### Data lines
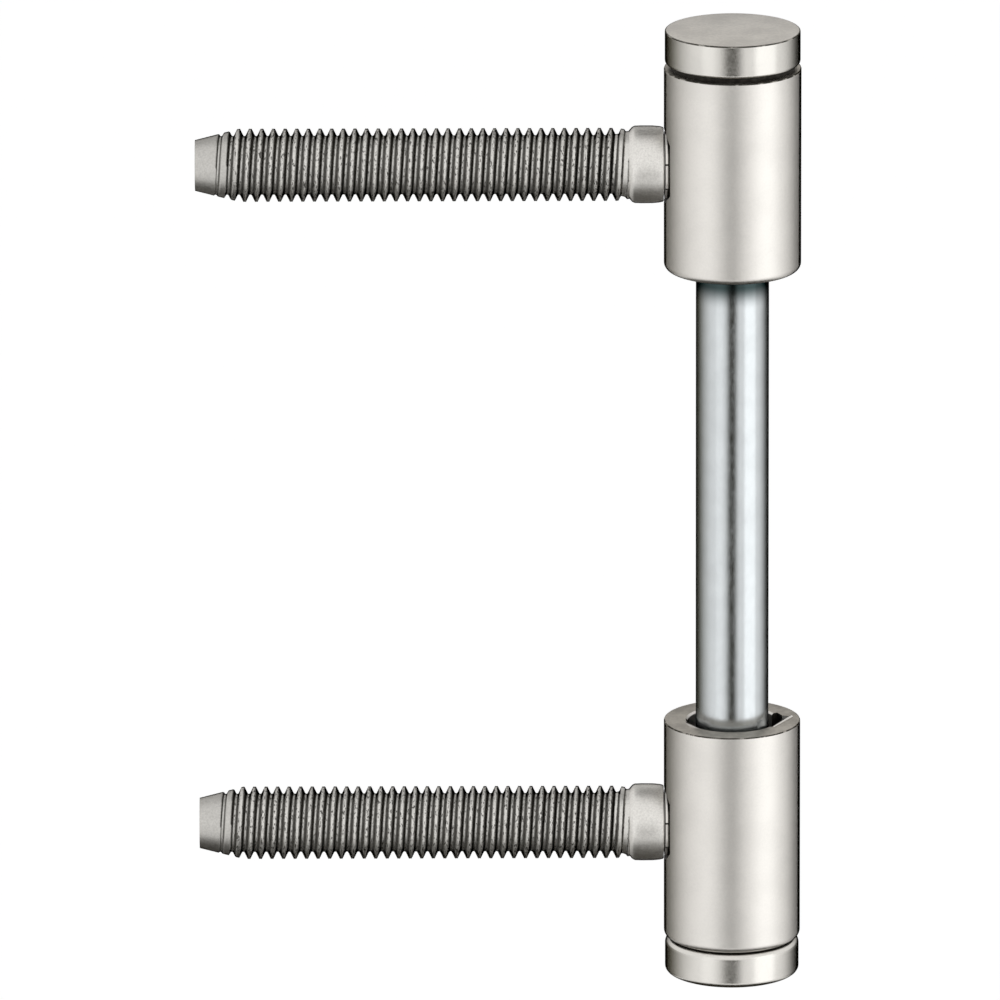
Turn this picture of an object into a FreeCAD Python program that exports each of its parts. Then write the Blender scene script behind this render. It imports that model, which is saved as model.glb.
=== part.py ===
import FreeCAD, Part
import os
import Sketcher

# A door hinge leaf part: two bored barrels, each with a screw-in stud, on one pin.
# The hinge axis is the Z axis, and the origin is midway between the barrels.
# The studs point along -X, into the edge of the door. Sizes are millimetres.

doc = FreeCAD.newDocument("hinge_leaf_part")
sheet = doc.addObject("Spreadsheet::Sheet", "sizes")

driving_sizes = {
    # barrels
    "barrel_width": 15.0,
    "barrel_bore": 9.8,
    "upper_length": 22.7,
    "lower_length": 24.85,
    "barrel_gap": 51.4,
    "foot_round": 0.8,
    "head_bevel": 0.12,
    "mouth_bevel": 0.2,
    # studs
    "stud_spacing": 75.0,
    "stud_reach": 58.65,
    "thread_width": 8.0,
    "thread_core": 6.5,
    "thread_lead": 3.0,
    "thread_start": 12.6,
    "runout_length": 0.9,
    "ridge_spacing": 1.8,
    "thread_flat": 0.4,
    "point_width": 5.55,
    "point_length": 1.85,
    "collar_width": 8.5,
    "collar_length": 3.75,
    "collar_bevel": 0.3,
    "seat_width": 8.3,
    "seat_depth": 0.65,
    "rim_width": 7.2,
    "collar_gap": 0.03,
    "spigot_width": 6.0,
    # pin
    "pin_width": 8.0,
    "pin_foot_gap": 1.0,
    "pin_point": 0.8,
    "groove_length": 1.2,
    "groove_depth": 0.3,
    # bushes
    "pin_clearance": 0.05,
    "bush_inset": 0.2,
    "bush_setback": 2.0,
    "bush_lead": 0.3,
    "bore_clearance": 0.1,
    # caps
    "top_cap_step": 0.1,
    "top_cap_height": 3.65,
    "top_cap_gap": 0.57,
    "neck_inset": 0.6,
    "socket_depth": 2.4,
    "bottom_cap_step": 0.125,
    "bottom_cap_height": 3.97,
    "cap_bevel": 0.15,
    "cap_round": 0.35,
    "foot_cap_round": 0.6,
    "foot_cap_shoulder": 0.8,
    "plug_height": 4.0,
    # keyway at the lower barrel's mouth
    "keyway_width": 1.6,
    "keyway_reach": 5.57,
    "keyway_offset": 0.755,
    "keyway_depth": 6.0,
    "keyway_turn": 25.4,
    "key_clearance": 0.1,
    "ramp_reach": 5.44,
    "ramp_drop": 0.84,
    "ramp_length": 4.5,
    "ramp_shift": 1.47,
    "ramp_turn": -27.3,
}

derived_sizes = {
    "barrel_radius": "barrel_width / 2",
    "bore_radius": "barrel_bore / 2",
    "top_cap_radius": "barrel_width / 2 - top_cap_step",
    "neck_radius": "barrel_width / 2 - top_cap_step - neck_inset",
    "bottom_cap_radius": "barrel_width / 2 - bottom_cap_step",
    "upper_foot": "barrel_gap / 2",
    "upper_head": "barrel_gap / 2 + upper_length",
    "lower_head": "-barrel_gap / 2",
    "lower_foot": "-barrel_gap / 2 - lower_length",
    "upper_stud_height": "stud_spacing / 2",
    "lower_stud_height": "-stud_spacing / 2",
    "seat_floor": "barrel_width / 2 - seat_depth",
    "collar_start": "barrel_width / 2 + collar_gap",
    "thread_run": "stud_reach - point_length - thread_lead - thread_start",
    "pin_radius": "pin_width / 2",
    "groove_radius": "pin_width / 2 - groove_depth",
    "bush_radius": "pin_width / 2 + pin_clearance",
    "plug_top": "-barrel_gap / 2 - lower_length + plug_height",
    "upper_bush_foot": "barrel_gap / 2 + bush_inset",
    "upper_bush_head": "barrel_gap / 2 + upper_length - bush_inset",
    "lower_bush_head": "-barrel_gap / 2 - bush_setback",
}


def fill_sheet():
    """One row for each size: its name, and its value under that name."""
    row = 1
    for name, value in driving_sizes.items():
        sheet.set(f"A{row}", name)
        sheet.set(f"B{row}", f"{value}")
        sheet.setAlias(f"B{row}", name)
        row += 1
    doc.recompute()
    for name, formula in derived_sizes.items():
        sheet.set(f"A{row}", name)
        sheet.set(f"B{row}", f"={formula}")
        sheet.setAlias(f"B{row}", name)
        row += 1
    doc.recompute()


def bound(text):
    """A formula of size names, with each name led by the sheet's own."""
    words = []
    for word in text.replace("(", "( ").replace(")", " )").split():
        known = word.lstrip("-") in driving_sizes or word.lstrip("-") in derived_sizes
        sign = "-" if word.startswith("-") and known else ""
        words.append(f"{sign}sizes.{word.lstrip('-')}" if known else word)
    return " ".join(words)


def value_of(text):
    """What a formula of size names comes to, as a plain number."""
    return float(sheet.evalExpression(bound(text)))


def new_body(label, height="0"):
    """A body that stands at a height on the hinge axis."""
    body = doc.addObject("PartDesign::Body", label)
    body.Label = label
    body.setExpression(".Placement.Base.z", bound(height))
    return body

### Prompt
Return the lines above exactly, keeping every word.

### Response for this exercise
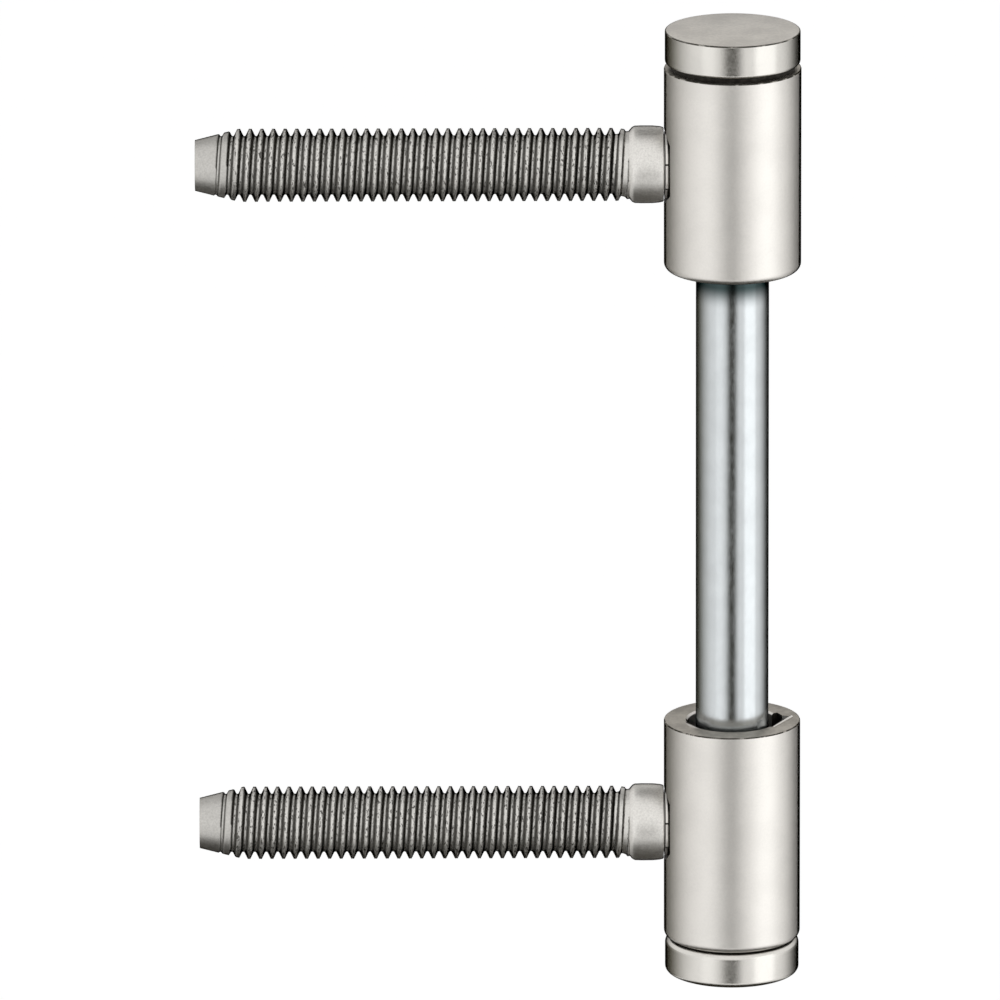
Turn this picture of an object into a FreeCAD Python program that exports each of its parts. Then write the Blender scene script behind this render. It imports that model, which is saved as model.glb.
=== part.py ===
import FreeCAD, Part
import os
import Sketcher

# A door hinge leaf part: two bored barrels, each with a screw-in stud, on one pin.
# The hinge axis is the Z axis, and the origin is midway between the barrels.
# The studs point along -X, into the edge of the door. Sizes are millimetres.

doc = FreeCAD.newDocument("hinge_leaf_part")
sheet = doc.addObject("Spreadsheet::Sheet", "sizes")

driving_sizes = {
    # barrels
    "barrel_width": 15.0,
    "barrel_bore": 9.8,
    "upper_length": 22.7,
    "lower_length": 24.85,
    "barrel_gap": 51.4,
    "foot_round": 0.8,
    "head_bevel": 0.12,
    "mouth_bevel": 0.2,
    # studs
    "stud_spacing": 75.0,
    "stud_reach": 58.65,
    "thread_width": 8.0,
    "thread_core": 6.5,
    "thread_lead": 3.0,
    "thread_start": 12.6,
    "runout_length": 0.9,
    "ridge_spacing": 1.8,
    "thread_flat": 0.4,
    "point_width": 5.55,
    "point_length": 1.85,
    "collar_width": 8.5,
    "collar_length": 3.75,
    "collar_bevel": 0.3,
    "seat_width": 8.3,
    "seat_depth": 0.65,
    "rim_width": 7.2,
    "collar_gap": 0.03,
    "spigot_width": 6.0,
    # pin
    "pin_width": 8.0,
    "pin_foot_gap": 1.0,
    "pin_point": 0.8,
    "groove_length": 1.2,
    "groove_depth": 0.3,
    # bushes
    "pin_clearance": 0.05,
    "bush_inset": 0.2,
    "bush_setback": 2.0,
    "bush_lead": 0.3,
    "bore_clearance": 0.1,
    # caps
    "top_cap_step": 0.1,
    "top_cap_height": 3.65,
    "top_cap_gap": 0.57,
    "neck_inset": 0.6,
    "socket_depth": 2.4,
    "bottom_cap_step": 0.125,
    "bottom_cap_height": 3.97,
    "cap_bevel": 0.15,
    "cap_round": 0.35,
    "foot_cap_round": 0.6,
    "foot_cap_shoulder": 0.8,
    "plug_height": 4.0,
    # keyway at the lower barrel's mouth
    "keyway_width": 1.6,
    "keyway_reach": 5.57,
    "keyway_offset": 0.755,
    "keyway_depth": 6.0,
    "keyway_turn": 25.4,
    "key_clearance": 0.1,
    "ramp_reach": 5.44,
    "ramp_drop": 0.84,
    "ramp_length": 4.5,
    "ramp_shift": 1.47,
    "ramp_turn": -27.3,
}

derived_sizes = {
    "barrel_radius": "barrel_width / 2",
    "bore_radius": "barrel_bore / 2",
    "top_cap_radius": "barrel_width / 2 - top_cap_step",
    "neck_radius": "barrel_width / 2 - top_cap_step - neck_inset",
    "bottom_cap_radius": "barrel_width / 2 - bottom_cap_step",
    "upper_foot": "barrel_gap / 2",
    "upper_head": "barrel_gap / 2 + upper_length",
    "lower_head": "-barrel_gap / 2",
    "lower_foot": "-barrel_gap / 2 - lower_length",
    "upper_stud_height": "stud_spacing / 2",
    "lower_stud_height": "-stud_spacing / 2",
    "seat_floor": "barrel_width / 2 - seat_depth",
    "collar_start": "barrel_width / 2 + collar_gap",
    "thread_run": "stud_reach - point_length - thread_lead - thread_start",
    "pin_radius": "pin_width / 2",
    "groove_radius": "pin_width / 2 - groove_depth",
    "bush_radius": "pin_width / 2 + pin_clearance",
    "plug_top": "-barrel_gap / 2 - lower_length + plug_height",
    "upper_bush_foot": "barrel_gap / 2 + bush_inset",
    "upper_bush_head": "barrel_gap / 2 + upper_length - bush_inset",
    "lower_bush_head": "-barrel_gap / 2 - bush_setback",
}


def fill_sheet():
    """One row for each size: its name, and its value under that name."""
    row = 1
    for name, value in driving_sizes.items():
        sheet.set(f"A{row}", name)
        sheet.set(f"B{row}", f"{value}")
        sheet.setAlias(f"B{row}", name)
        row += 1
    doc.recompute()
    for name, formula in derived_sizes.items():
        sheet.set(f"A{row}", name)
        sheet.set(f"B{row}", f"={formula}")
        sheet.setAlias(f"B{row}", name)
        row += 1
    doc.recompute()


def bound(text):
    """A formula of size names, with each name led by the sheet's own."""
    words = []
    for word in text.replace("(", "( ").replace(")", " )").split():
        known = word.lstrip("-") in driving_sizes or word.lstrip("-") in derived_sizes
        sign = "-" if word.startswith("-") and known else ""
        words.append(f"{sign}sizes.{word.lstrip('-')}" if known else word)
    return " ".join(words)


def value_of(text):
    """What a formula of size names comes to, as a plain number."""
    return float(sheet.evalExpression(bound(text)))


def new_body(label, height="0"):
    """A body that stands at a height on the hinge axis."""
    body = doc.addObject("PartDesign::Body", label)
    body.Label = label
    body.setExpression(".Placement.Base.z", bound(height))
    return body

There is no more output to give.